++++ Raw data ++++
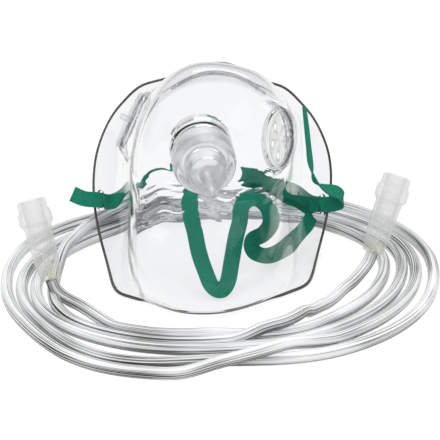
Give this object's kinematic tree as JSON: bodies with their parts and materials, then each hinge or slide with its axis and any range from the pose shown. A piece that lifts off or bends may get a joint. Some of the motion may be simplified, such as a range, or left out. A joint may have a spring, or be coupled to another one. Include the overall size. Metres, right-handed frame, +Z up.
{
  "type": "oxygen face mask with coiled supply tubing",
  "caption": "Disposable clear oxygen face mask with side vents, nose clip, head strap and stepped port connector, lying beside its coiled supply tubing with an end connector on each end.",
  "frame": {"origin": "under the middle of the mask, its connector and its strap, on the surface that it lies on", "axes": "+X across the face to the right as seen from the chin, +Y from the chin back to the nose bridge, +Z up"},
  "size_m": [0.1961, 0.193, 0.0945],
  "materials": {
    "clear_pvc": "glossy clear flexible vinyl",
    "grey_clear_plastic": "glossy translucent grey plastic",
    "aluminium_strip": "plain soft strip",
    "green_elastic": "flat woven elastic",
    "clear_tubing": "glossy clear flexible vinyl",
    "frosted_vinyl": "frosted translucent soft vinyl"
  },
  "bodies": {
    "root": {"mask_shell": "clear_pvc", "nose_clip": "aluminium_strip", "port_connector": "grey_clear_plastic", "elastic_strap": "green_elastic", "tubing_coil": "clear_tubing", "tubing_lead_left": "clear_tubing", "tubing_lead_right": "clear_tubing", "tubing_connector_left": "frosted_vinyl", "tubing_connector_right": "frosted_vinyl"}
  },
  "joints": []
}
++++
> What you need to do
All lines holding the word "bodies" should be picked out and copied.

> Finished answer
Give this object's kinematic tree as JSON: bodies with their parts and materials, then each hinge or slide with its axis and any range from the pose shown. A piece that lifts off or bends may get a joint. Some of the motion may be simplified, such as a range, or left out. A joint may have a spring, or be coupled to another one. Include the overall size. Metres, right-handed frame, +Z up.
  "bodies": {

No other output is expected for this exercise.